Every entry must be duplicated precisely as written.

[Begin SUPPLIED DATA]

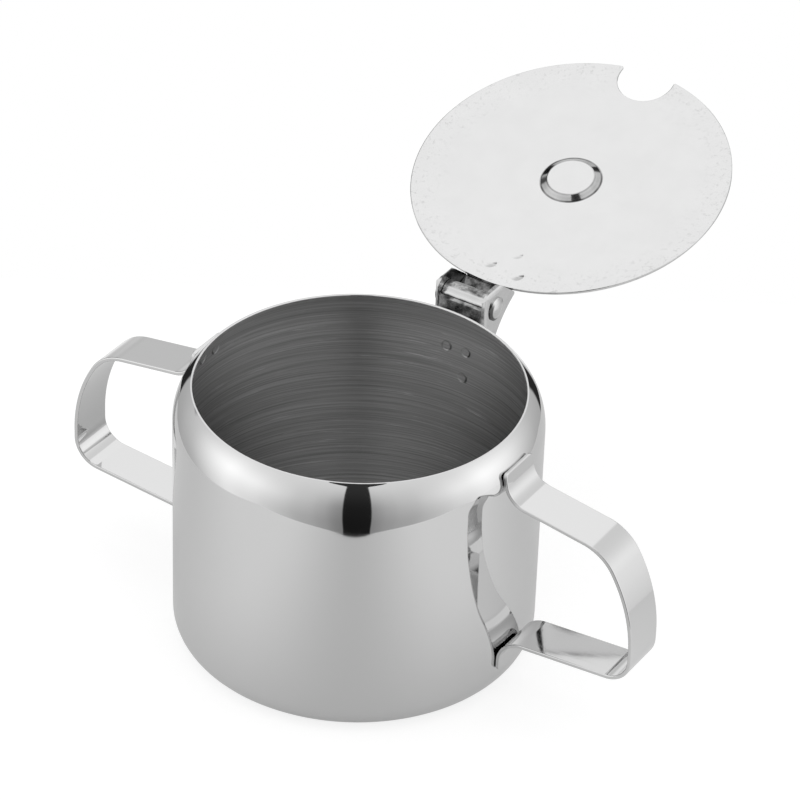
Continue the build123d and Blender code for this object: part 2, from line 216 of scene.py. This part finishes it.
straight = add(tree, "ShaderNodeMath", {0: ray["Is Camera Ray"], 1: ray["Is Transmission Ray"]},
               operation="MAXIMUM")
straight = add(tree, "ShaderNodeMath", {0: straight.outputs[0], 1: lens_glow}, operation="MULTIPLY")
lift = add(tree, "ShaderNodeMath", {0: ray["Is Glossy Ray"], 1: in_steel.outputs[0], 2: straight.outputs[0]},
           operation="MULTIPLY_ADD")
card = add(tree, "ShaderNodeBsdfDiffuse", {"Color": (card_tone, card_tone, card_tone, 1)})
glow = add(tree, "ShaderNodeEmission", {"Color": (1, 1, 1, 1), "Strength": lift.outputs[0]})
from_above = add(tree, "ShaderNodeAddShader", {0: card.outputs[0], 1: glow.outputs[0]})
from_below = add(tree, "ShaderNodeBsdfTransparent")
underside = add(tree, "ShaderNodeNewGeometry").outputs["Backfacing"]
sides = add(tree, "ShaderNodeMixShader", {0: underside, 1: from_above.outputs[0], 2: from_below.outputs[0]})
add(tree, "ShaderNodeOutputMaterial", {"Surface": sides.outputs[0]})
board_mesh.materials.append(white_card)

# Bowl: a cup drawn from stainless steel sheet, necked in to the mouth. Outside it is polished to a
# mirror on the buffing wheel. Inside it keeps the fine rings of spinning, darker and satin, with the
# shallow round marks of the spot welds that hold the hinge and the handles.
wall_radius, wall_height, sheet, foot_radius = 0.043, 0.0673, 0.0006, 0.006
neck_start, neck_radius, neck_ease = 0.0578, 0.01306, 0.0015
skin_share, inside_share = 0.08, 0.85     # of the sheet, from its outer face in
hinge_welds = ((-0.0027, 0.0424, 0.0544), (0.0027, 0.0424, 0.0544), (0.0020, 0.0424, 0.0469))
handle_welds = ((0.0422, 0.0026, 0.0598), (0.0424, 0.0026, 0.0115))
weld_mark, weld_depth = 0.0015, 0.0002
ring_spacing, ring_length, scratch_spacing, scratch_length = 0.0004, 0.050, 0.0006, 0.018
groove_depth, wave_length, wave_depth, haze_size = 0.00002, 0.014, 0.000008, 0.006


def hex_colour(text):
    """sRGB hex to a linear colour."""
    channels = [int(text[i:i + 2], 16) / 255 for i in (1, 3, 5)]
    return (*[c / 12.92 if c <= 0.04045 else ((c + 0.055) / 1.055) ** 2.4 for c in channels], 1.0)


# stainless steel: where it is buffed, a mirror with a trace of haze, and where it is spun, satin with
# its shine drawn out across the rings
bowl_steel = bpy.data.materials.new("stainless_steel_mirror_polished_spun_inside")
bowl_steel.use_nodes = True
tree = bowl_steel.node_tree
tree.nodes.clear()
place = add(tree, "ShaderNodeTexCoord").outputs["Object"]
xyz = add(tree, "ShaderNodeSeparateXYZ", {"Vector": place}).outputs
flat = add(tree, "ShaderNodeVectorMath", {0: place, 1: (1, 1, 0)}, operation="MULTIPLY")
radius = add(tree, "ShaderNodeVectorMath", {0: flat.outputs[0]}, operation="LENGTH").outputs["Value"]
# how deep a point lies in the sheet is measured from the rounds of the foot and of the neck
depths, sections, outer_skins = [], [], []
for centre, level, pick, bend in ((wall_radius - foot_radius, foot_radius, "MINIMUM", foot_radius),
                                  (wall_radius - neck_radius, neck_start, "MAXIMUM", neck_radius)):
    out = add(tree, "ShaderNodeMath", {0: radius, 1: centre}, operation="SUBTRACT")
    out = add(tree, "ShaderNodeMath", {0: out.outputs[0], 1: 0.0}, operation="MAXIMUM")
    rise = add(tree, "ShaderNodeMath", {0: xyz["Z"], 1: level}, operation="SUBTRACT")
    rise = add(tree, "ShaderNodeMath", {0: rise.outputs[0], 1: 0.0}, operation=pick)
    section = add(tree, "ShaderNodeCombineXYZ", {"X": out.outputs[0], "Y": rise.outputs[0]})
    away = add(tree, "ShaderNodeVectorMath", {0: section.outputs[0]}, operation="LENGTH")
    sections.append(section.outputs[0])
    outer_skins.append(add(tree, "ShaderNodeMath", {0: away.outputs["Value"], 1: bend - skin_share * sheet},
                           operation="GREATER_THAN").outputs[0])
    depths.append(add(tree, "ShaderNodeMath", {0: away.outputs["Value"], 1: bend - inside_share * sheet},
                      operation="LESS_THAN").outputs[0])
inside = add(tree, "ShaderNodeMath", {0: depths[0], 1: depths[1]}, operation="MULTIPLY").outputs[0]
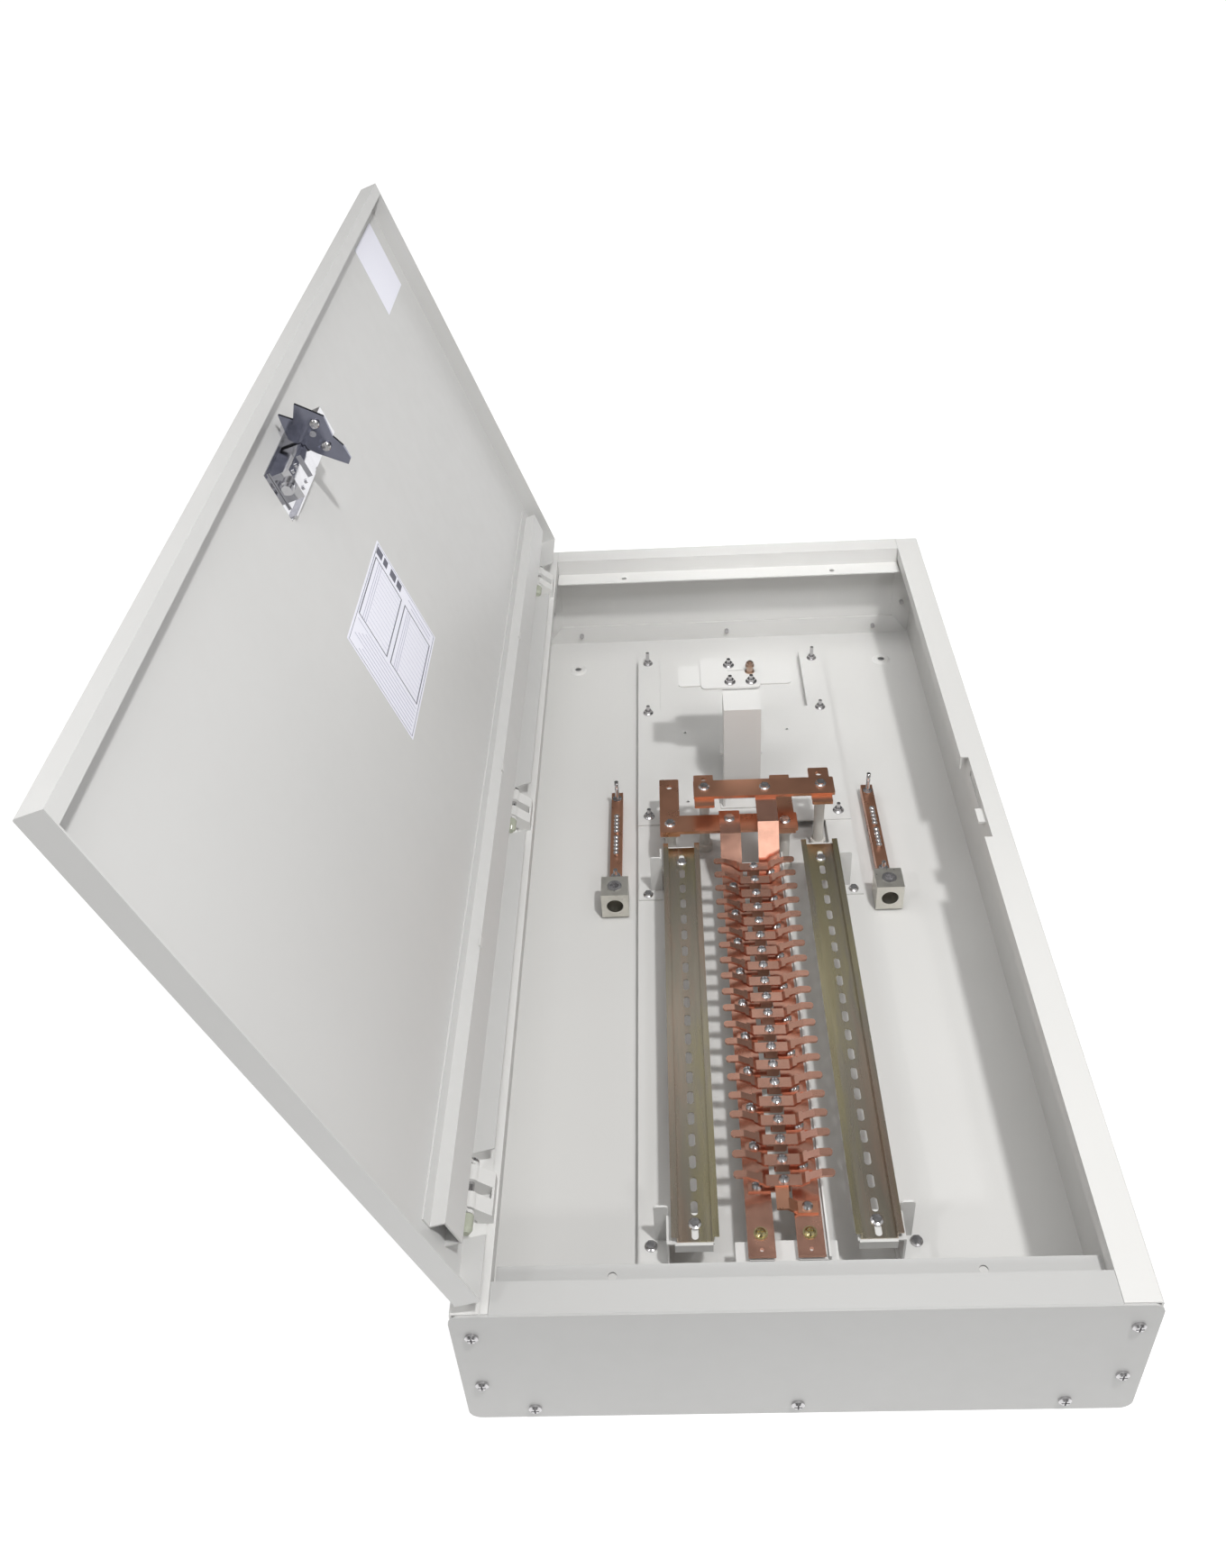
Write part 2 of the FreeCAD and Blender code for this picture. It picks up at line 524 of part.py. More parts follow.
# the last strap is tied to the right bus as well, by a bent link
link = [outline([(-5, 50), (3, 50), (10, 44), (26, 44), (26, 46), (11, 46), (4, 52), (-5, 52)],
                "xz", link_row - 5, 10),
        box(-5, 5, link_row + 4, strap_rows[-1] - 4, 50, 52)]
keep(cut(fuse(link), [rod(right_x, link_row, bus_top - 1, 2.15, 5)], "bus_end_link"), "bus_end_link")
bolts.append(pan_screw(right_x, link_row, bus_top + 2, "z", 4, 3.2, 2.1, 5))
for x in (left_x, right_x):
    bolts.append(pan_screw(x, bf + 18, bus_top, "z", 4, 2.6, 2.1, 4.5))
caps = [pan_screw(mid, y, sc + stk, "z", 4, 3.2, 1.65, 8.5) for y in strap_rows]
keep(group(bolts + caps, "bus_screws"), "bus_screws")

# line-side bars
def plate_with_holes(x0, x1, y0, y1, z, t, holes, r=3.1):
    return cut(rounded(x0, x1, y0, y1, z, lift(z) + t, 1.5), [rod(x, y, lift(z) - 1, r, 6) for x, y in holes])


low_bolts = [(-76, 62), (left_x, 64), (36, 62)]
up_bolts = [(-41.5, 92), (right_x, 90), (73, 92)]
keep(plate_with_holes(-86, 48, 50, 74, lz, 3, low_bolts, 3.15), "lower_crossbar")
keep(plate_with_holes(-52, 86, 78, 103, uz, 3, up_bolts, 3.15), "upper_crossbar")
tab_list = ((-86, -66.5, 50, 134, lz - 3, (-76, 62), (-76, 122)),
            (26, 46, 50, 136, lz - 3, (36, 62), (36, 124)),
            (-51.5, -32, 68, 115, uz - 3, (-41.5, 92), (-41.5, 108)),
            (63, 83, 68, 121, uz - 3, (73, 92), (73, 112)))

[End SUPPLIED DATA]

• [ANSWER IN FULL]:
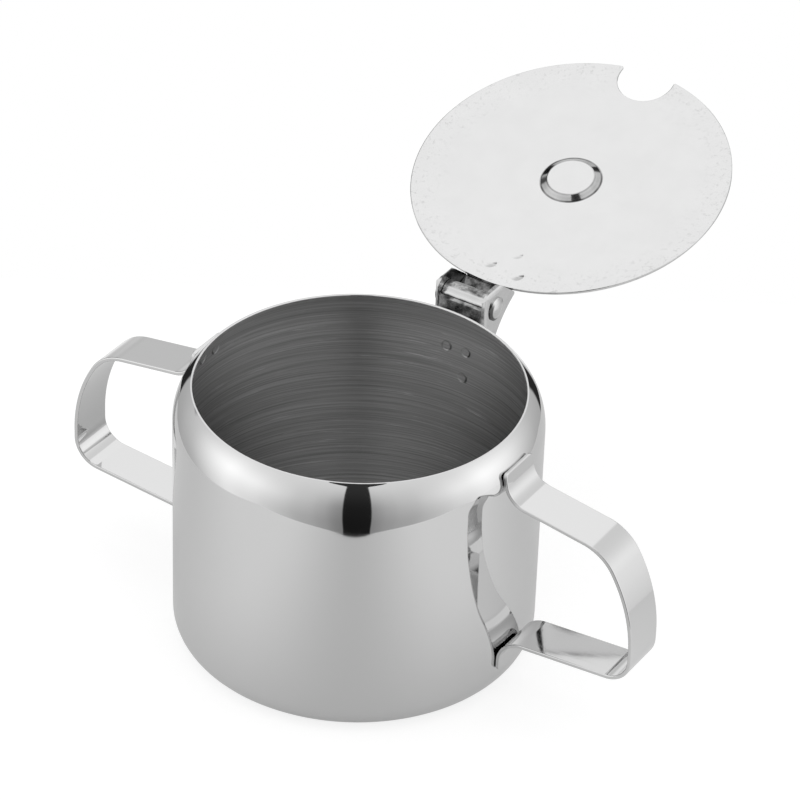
Continue the build123d and Blender code for this object: part 2, from line 216 of scene.py. This part finishes it.
straight = add(tree, "ShaderNodeMath", {0: ray["Is Camera Ray"], 1: ray["Is Transmission Ray"]},
               operation="MAXIMUM")
straight = add(tree, "ShaderNodeMath", {0: straight.outputs[0], 1: lens_glow}, operation="MULTIPLY")
lift = add(tree, "ShaderNodeMath", {0: ray["Is Glossy Ray"], 1: in_steel.outputs[0], 2: straight.outputs[0]},
           operation="MULTIPLY_ADD")
card = add(tree, "ShaderNodeBsdfDiffuse", {"Color": (card_tone, card_tone, card_tone, 1)})
glow = add(tree, "ShaderNodeEmission", {"Color": (1, 1, 1, 1), "Strength": lift.outputs[0]})
from_above = add(tree, "ShaderNodeAddShader", {0: card.outputs[0], 1: glow.outputs[0]})
from_below = add(tree, "ShaderNodeBsdfTransparent")
underside = add(tree, "ShaderNodeNewGeometry").outputs["Backfacing"]
sides = add(tree, "ShaderNodeMixShader", {0: underside, 1: from_above.outputs[0], 2: from_below.outputs[0]})
add(tree, "ShaderNodeOutputMaterial", {"Surface": sides.outputs[0]})
board_mesh.materials.append(white_card)

# Bowl: a cup drawn from stainless steel sheet, necked in to the mouth. Outside it is polished to a
# mirror on the buffing wheel. Inside it keeps the fine rings of spinning, darker and satin, with the
# shallow round marks of the spot welds that hold the hinge and the handles.
wall_radius, wall_height, sheet, foot_radius = 0.043, 0.0673, 0.0006, 0.006
neck_start, neck_radius, neck_ease = 0.0578, 0.01306, 0.0015
skin_share, inside_share = 0.08, 0.85     # of the sheet, from its outer face in
hinge_welds = ((-0.0027, 0.0424, 0.0544), (0.0027, 0.0424, 0.0544), (0.0020, 0.0424, 0.0469))
handle_welds = ((0.0422, 0.0026, 0.0598), (0.0424, 0.0026, 0.0115))
weld_mark, weld_depth = 0.0015, 0.0002
ring_spacing, ring_length, scratch_spacing, scratch_length = 0.0004, 0.050, 0.0006, 0.018
groove_depth, wave_length, wave_depth, haze_size = 0.00002, 0.014, 0.000008, 0.006


def hex_colour(text):
    """sRGB hex to a linear colour."""
    channels = [int(text[i:i + 2], 16) / 255 for i in (1, 3, 5)]
    return (*[c / 12.92 if c <= 0.04045 else ((c + 0.055) / 1.055) ** 2.4 for c in channels], 1.0)


# stainless steel: where it is buffed, a mirror with a trace of haze, and where it is spun, satin with
# its shine drawn out across the rings
bowl_steel = bpy.data.materials.new("stainless_steel_mirror_polished_spun_inside")
bowl_steel.use_nodes = True
tree = bowl_steel.node_tree
tree.nodes.clear()
place = add(tree, "ShaderNodeTexCoord").outputs["Object"]
xyz = add(tree, "ShaderNodeSeparateXYZ", {"Vector": place}).outputs
flat = add(tree, "ShaderNodeVectorMath", {0: place, 1: (1, 1, 0)}, operation="MULTIPLY")
radius = add(tree, "ShaderNodeVectorMath", {0: flat.outputs[0]}, operation="LENGTH").outputs["Value"]
# how deep a point lies in the sheet is measured from the rounds of the foot and of the neck
depths, sections, outer_skins = [], [], []
for centre, level, pick, bend in ((wall_radius - foot_radius, foot_radius, "MINIMUM", foot_radius),
                                  (wall_radius - neck_radius, neck_start, "MAXIMUM", neck_radius)):
    out = add(tree, "ShaderNodeMath", {0: radius, 1: centre}, operation="SUBTRACT")
    out = add(tree, "ShaderNodeMath", {0: out.outputs[0], 1: 0.0}, operation="MAXIMUM")
    rise = add(tree, "ShaderNodeMath", {0: xyz["Z"], 1: level}, operation="SUBTRACT")
    rise = add(tree, "ShaderNodeMath", {0: rise.outputs[0], 1: 0.0}, operation=pick)
    section = add(tree, "ShaderNodeCombineXYZ", {"X": out.outputs[0], "Y": rise.outputs[0]})
    away = add(tree, "ShaderNodeVectorMath", {0: section.outputs[0]}, operation="LENGTH")
    sections.append(section.outputs[0])
    outer_skins.append(add(tree, "ShaderNodeMath", {0: away.outputs["Value"], 1: bend - skin_share * sheet},
                           operation="GREATER_THAN").outputs[0])
    depths.append(add(tree, "ShaderNodeMath", {0: away.outputs["Value"], 1: bend - inside_share * sheet},
                      operation="LESS_THAN").outputs[0])
inside = add(tree, "ShaderNodeMath", {0: depths[0], 1: depths[1]}, operation="MULTIPLY").outputs[0]
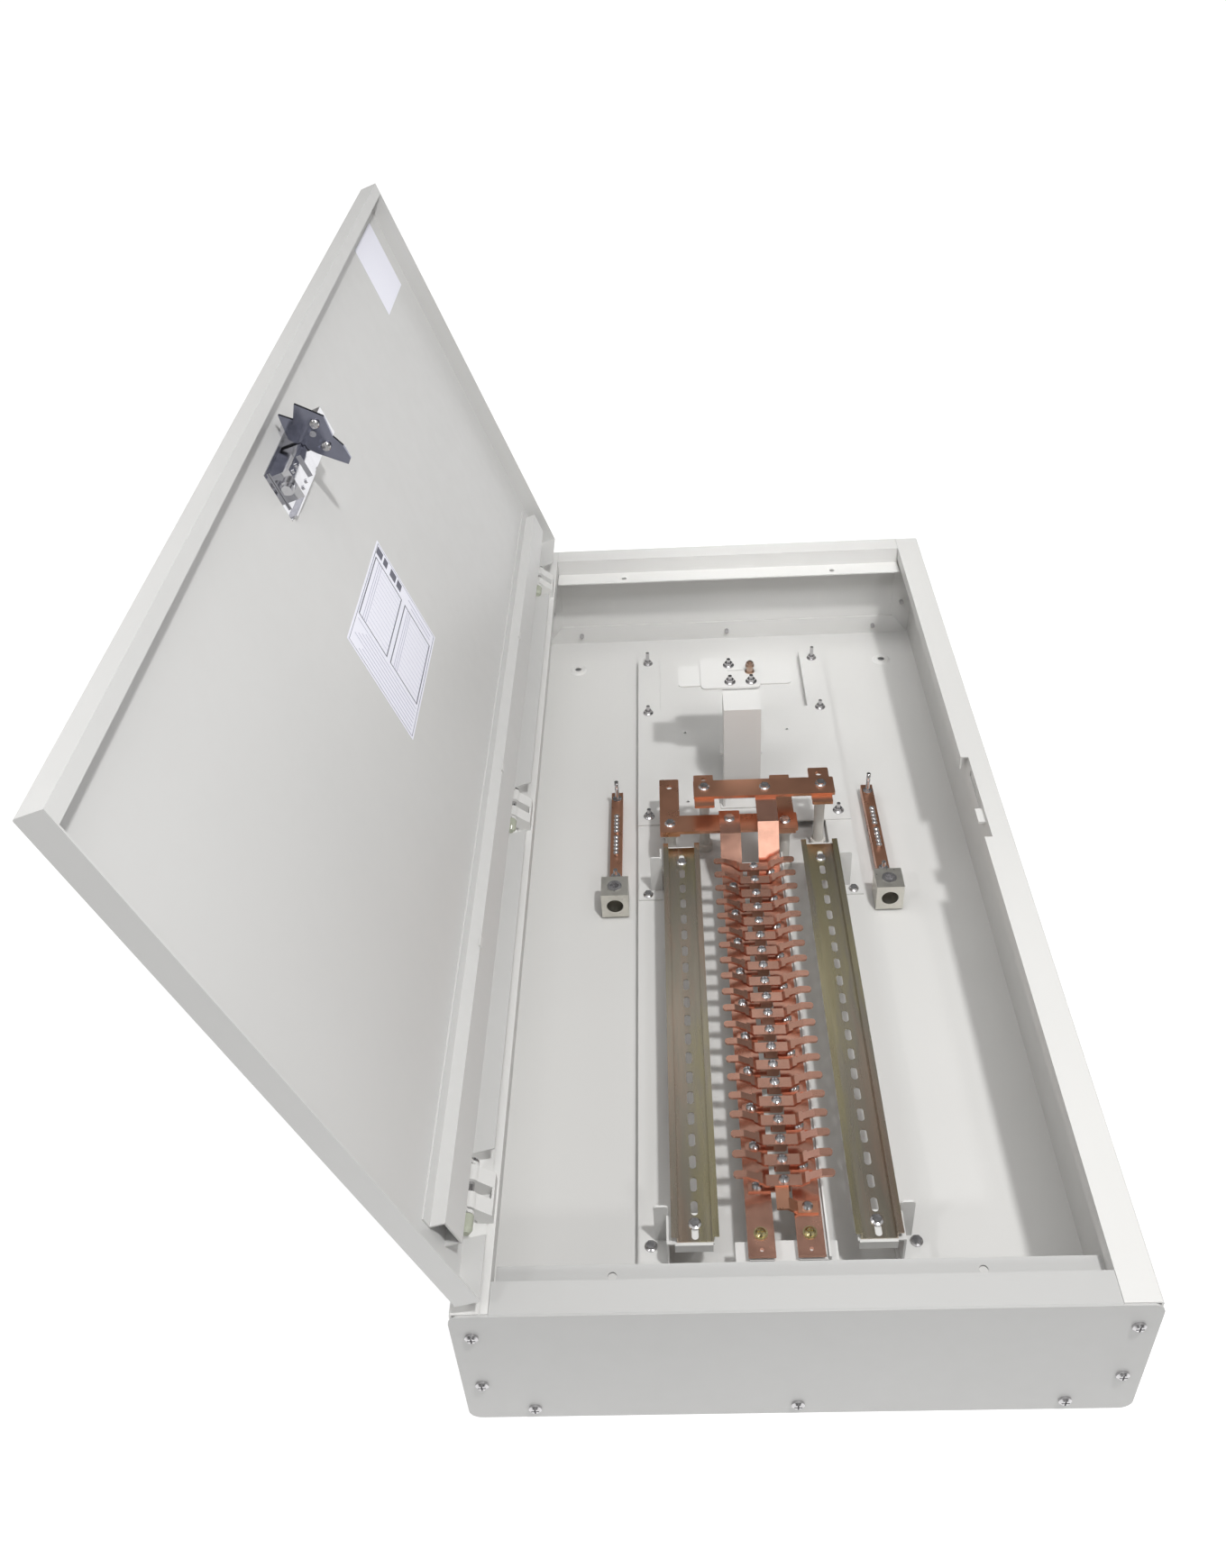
Write part 2 of the FreeCAD and Blender code for this picture. It picks up at line 524 of part.py. More parts follow.
# the last strap is tied to the right bus as well, by a bent link
link = [outline([(-5, 50), (3, 50), (10, 44), (26, 44), (26, 46), (11, 46), (4, 52), (-5, 52)],
                "xz", link_row - 5, 10),
        box(-5, 5, link_row + 4, strap_rows[-1] - 4, 50, 52)]
keep(cut(fuse(link), [rod(right_x, link_row, bus_top - 1, 2.15, 5)], "bus_end_link"), "bus_end_link")
bolts.append(pan_screw(right_x, link_row, bus_top + 2, "z", 4, 3.2, 2.1, 5))
for x in (left_x, right_x):
    bolts.append(pan_screw(x, bf + 18, bus_top, "z", 4, 2.6, 2.1, 4.5))
caps = [pan_screw(mid, y, sc + stk, "z", 4, 3.2, 1.65, 8.5) for y in strap_rows]
keep(group(bolts + caps, "bus_screws"), "bus_screws")

# line-side bars
def plate_with_holes(x0, x1, y0, y1, z, t, holes, r=3.1):
    return cut(rounded(x0, x1, y0, y1, z, lift(z) + t, 1.5), [rod(x, y, lift(z) - 1, r, 6) for x, y in holes])


low_bolts = [(-76, 62), (left_x, 64), (36, 62)]
up_bolts = [(-41.5, 92), (right_x, 90), (73, 92)]
keep(plate_with_holes(-86, 48, 50, 74, lz, 3, low_bolts, 3.15), "lower_crossbar")
keep(plate_with_holes(-52, 86, 78, 103, uz, 3, up_bolts, 3.15), "upper_crossbar")
tab_list = ((-86, -66.5, 50, 134, lz - 3, (-76, 62), (-76, 122)),
            (26, 46, 50, 136, lz - 3, (36, 62), (36, 124)),
            (-51.5, -32, 68, 115, uz - 3, (-41.5, 92), (-41.5, 108)),
            (63, 83, 68, 121, uz - 3, (73, 92), (73, 112)))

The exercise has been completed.